On the same or similar note be in weight gain or water that causes it, I often find it difficult to breathe when on the steroids. It makes my check feel like someone put a huge weight or heavy water filled sack on my chest. This is often very uncomfortable and it makes me labor to breathe especially with my history of reactive airways and bronchitis. I use a lot of my tricks from dealing with the other issues to get through this but as if everything else isn't enough? LOL

You also have moon face which is swelling in your face making it very round and moon like.
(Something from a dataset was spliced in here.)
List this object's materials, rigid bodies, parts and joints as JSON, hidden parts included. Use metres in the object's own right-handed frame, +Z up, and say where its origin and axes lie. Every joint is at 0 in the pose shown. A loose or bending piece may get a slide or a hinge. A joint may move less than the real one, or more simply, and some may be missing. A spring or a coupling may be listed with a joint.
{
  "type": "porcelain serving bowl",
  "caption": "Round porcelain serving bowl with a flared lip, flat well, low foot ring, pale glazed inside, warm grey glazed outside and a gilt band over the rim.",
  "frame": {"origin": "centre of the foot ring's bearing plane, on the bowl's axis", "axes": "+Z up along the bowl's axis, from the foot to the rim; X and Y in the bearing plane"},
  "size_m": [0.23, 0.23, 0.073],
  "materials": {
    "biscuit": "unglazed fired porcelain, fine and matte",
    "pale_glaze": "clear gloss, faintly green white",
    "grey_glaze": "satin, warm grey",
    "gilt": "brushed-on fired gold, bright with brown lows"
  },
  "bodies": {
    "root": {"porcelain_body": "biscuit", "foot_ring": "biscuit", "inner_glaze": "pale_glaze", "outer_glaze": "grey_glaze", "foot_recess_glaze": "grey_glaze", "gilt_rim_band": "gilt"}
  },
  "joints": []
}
I think it took well into 6 months for me finally to look normal again.

At around the time I was nearly done taking the Dec I started getting muscle cramps (charlie horses) in my calves. I had not had trouble with that since I was pregnant with my son. Steroids can mess with your electrolytes and was causing me a potassium deficiency. So, of course, out come the bananas and heat which would eventually help after you are put into tears a few times.

Energy is also an issue on steroids. They pump you up, make your heart race, make you raring to go even when your mind and body want to shut up and sleep. It's a strange feeling to be laying there without the energy to open your eyes but yet your body is running a marathon. Just another one of those joys of steroids.
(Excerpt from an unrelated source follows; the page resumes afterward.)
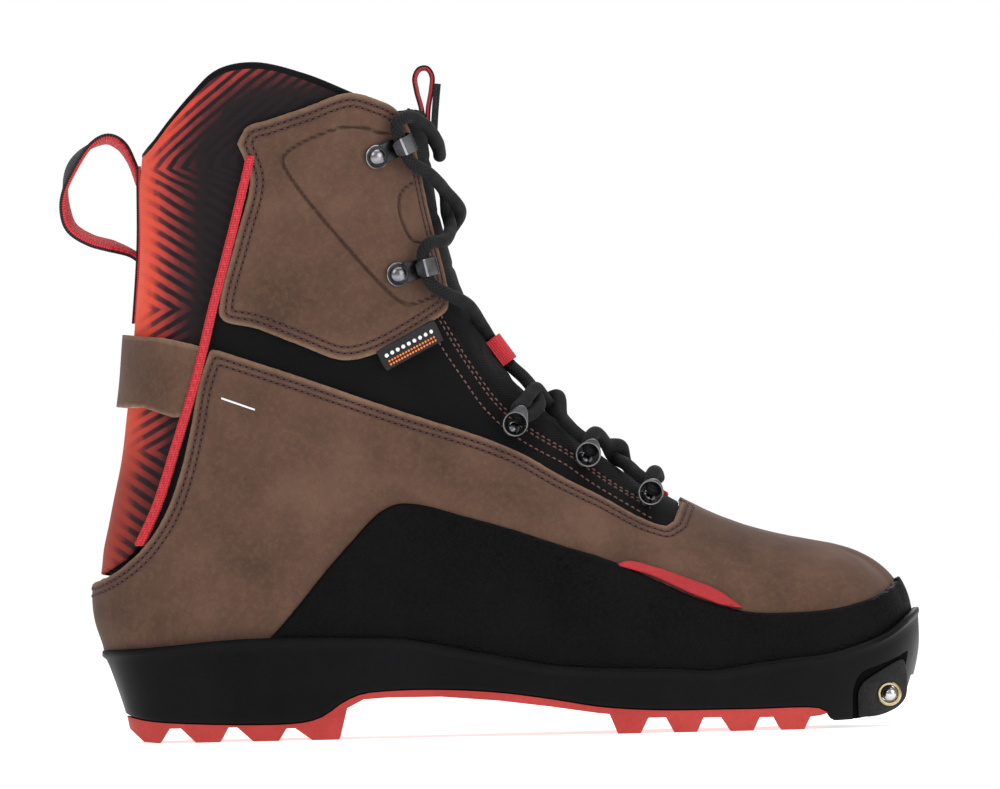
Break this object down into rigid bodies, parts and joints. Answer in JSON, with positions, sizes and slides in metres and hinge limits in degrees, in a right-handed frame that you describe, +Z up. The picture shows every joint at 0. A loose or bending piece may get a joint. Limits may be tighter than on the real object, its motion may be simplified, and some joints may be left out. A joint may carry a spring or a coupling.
{
  "type": "cross country ski boot",
  "caption": "Ankle-high laced cross country ski boot with nubuck and stretch fabric upper, rubber rand, lugged sole and steel toe bar.",
  "frame": {"origin": "centre of the bounding box at the floor under the sole", "axes": "+X along the foot towards the toe, +Y towards the inner side of the foot, +Z up; right foot"},
  "size_m": [0.319, 0.1108, 0.2536],
  "materials": {
    "leather": "matte nubuck",
    "black_fabric": "matte stretch weave",
    "print_fabric": "matte knit printed from orange to near black",
    "lining": "matte brushed knit",
    "webbing": "woven webbing",
    "rubber": "matte moulded",
    "red_rubber": "satin moulded",
    "foam": "matte covered foam",
    "board": "matte fibre board",
    "gunmetal": "satin gunmetal",
    "steel": "machined",
    "brass": "dull",
    "cord": "braided"
  },
  "bodies": {
    "root": {"lower_leather": "leather", "heel_strap": "leather", "cuff_leather_lateral": "leather", "cuff_leather_medial": "leather", "collar_binding": "black_fabric", "tongue_lower": "black_fabric", "side_label": "black_fabric", "softshell_lateral": "black_fabric", "softshell_medial": "black_fabric", "collar_rear": "print_fabric", "lining": "lining", "heel_loop_tape": "webbing", "lace_keeper": "webbing", "throat_tab": "webbing", "piping_lateral": "webbing", "piping_medial": "webbing", "sole_unit": "rubber", "rand": "rubber", "outsole": "red_rubber", "rand_accent_lateral": "red_rubber", "rand_accent_medial": "red_rubber", "footbed": "foam", "collar_padding": "foam", "insole_board": "board", "heel_counter": "board", "toe_puff": "board", "lace_hook_upper_lateral": "gunmetal", "lace_hook_upper_medial": "gunmetal", "lace_hook_lower_lateral": "gunmetal", "lace_hook_lower_medial": "gunmetal", "hook_rivet_upper_lateral": "gunmetal", "hook_rivet_upper_medial": "gunmetal", "hook_rivet_lower_lateral": "gunmetal", "hook_rivet_lower_medial": "gunmetal", "lace_eyelet_top_lateral": "gunmetal", "lace_eyelet_top_medial": "gunmetal", "lace_eyelet_middle_lateral": "gunmetal", "lace_eyelet_middle_medial": "gunmetal", "lace_eyelet_bottom_lateral": "gunmetal", "lace_eyelet_bottom_medial": "gunmetal", "eyelet_rivet_top_lateral": "gunmetal", "eyelet_rivet_top_medial": "gunmetal", "eyelet_rivet_middle_lateral": "gunmetal", "eyelet_rivet_middle_medial": "gunmetal", "eyelet_rivet_bottom_lateral": "gunmetal", "eyelet_rivet_bottom_medial": "gunmetal", "shank": "steel", "toe_bar": "steel", "toe_bar_bush_lateral": "brass", "toe_bar_bush_medial": "brass", "lace": "cord"},
    "tongue": {"tongue_upper": "black_fabric"},
    "tongue_loop": {"tongue_loop": "webbing"},
    "heel_loop": {"heel_loop": "webbing"}
  },
  "joints": [
    {"name": "tongue_tilt", "type": "hinge", "parent": "root", "child": "tongue", "pos_m": [-0.01917, -0.00186, 0.1516], "axis": [0, 1, 0], "range_deg": [-6, 0], "stiffness_Nm_per_rad": 3},
    {"name": "tongue_loop_swing", "type": "hinge", "parent": "tongue", "child": "tongue_loop", "pos_m": [-0.02217, -0.00186, 0.236], "axis": [0, 1, 0], "range_deg": [-20, 25], "stiffness_Nm_per_rad": 0.02},
    {"name": "heel_loop_swing", "type": "hinge", "parent": "root", "child": "heel_loop", "pos_m": [-0.13417, -0.00186, 0.2], "axis": [0, 0, 1], "range_deg": [-35, 35], "stiffness_Nm_per_rad": 0.02}
  ]
}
I really want to believe that some of the issues I had with Decradon the first time could have been made more minimal if I had a doctor that could communicate or gave a darn. However, the NeuroSurgeon that did my first surgery was anything but that. I was never prepared for what the steroids would do at that point other than that they would probably make me moody (and this was thanks to being told by my tumor buddies not my doctor). I guess you chalk my first (and hopefully last) experience with Decradon up to learning. This time I have plenty of bananas in stock, am drinking juices to help keep my electrolytes up from the beginning instead of having to try to rebalance them, controlling my sodium and water intake, taking the proper medications to manage symptoms (gastro symptoms mostly) before they start, and maintaining just the right combination of moving and not to keep me limber and strong without overdoing it.
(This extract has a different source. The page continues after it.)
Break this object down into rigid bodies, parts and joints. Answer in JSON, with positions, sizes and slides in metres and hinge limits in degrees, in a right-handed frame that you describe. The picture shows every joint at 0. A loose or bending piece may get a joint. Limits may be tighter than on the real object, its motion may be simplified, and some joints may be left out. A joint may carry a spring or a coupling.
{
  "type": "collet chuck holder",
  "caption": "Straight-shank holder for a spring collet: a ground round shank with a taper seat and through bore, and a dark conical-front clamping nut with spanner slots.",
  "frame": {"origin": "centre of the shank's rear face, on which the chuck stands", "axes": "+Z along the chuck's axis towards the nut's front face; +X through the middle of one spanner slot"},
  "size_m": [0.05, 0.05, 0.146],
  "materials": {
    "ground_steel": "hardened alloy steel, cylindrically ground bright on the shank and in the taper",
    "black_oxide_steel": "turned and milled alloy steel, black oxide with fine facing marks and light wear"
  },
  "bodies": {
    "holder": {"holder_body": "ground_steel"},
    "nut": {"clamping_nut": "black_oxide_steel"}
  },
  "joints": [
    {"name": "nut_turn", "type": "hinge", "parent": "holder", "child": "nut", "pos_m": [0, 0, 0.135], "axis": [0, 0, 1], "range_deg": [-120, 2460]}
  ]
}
I do know that, while I feel like crud while on the Prednisone, my symptoms with both the more "tolerable to me" steroid and the lessons I've learned has at least made my current episode manageable. It always helps to have a good doctor that understands everyone reacts differently to medications and is able to help you get on what is comfortable and effective for you. I think there's a good chance that had he not agreed that if the Prednisone is taking enough of the pressure and swelling in my head down that I can function fairly normally and switched me to Decadron because that is the standard practice... I wouldn't be sitting here calmly typing or mentally preparing for this next surgery. I would be in a daze and technically unable to make my own medical decisions. (I still often wonder if I would have done radiation so readily after surgery if I had not been on the Decadron. I really don't think I was mentally competent enough at that stage to have been making that decision.)

Anyway, enough ranting and whining for now. I'm going to go grab another something to tie me over for a few hours then go back to bed.



1 comment:

  1. Hey, I found your blog on blogged. I had surgery for a brain tumor in July. It was benign but I had several rounds of Decadron before and after for swelling and then swelling/healing. That stuff sucked! It's been about 2 months since I've been off of it and I still feel like it's affecting my body. I definitely still have the skin side affects from it. I wish you luck. I have blogged about my own experiences too.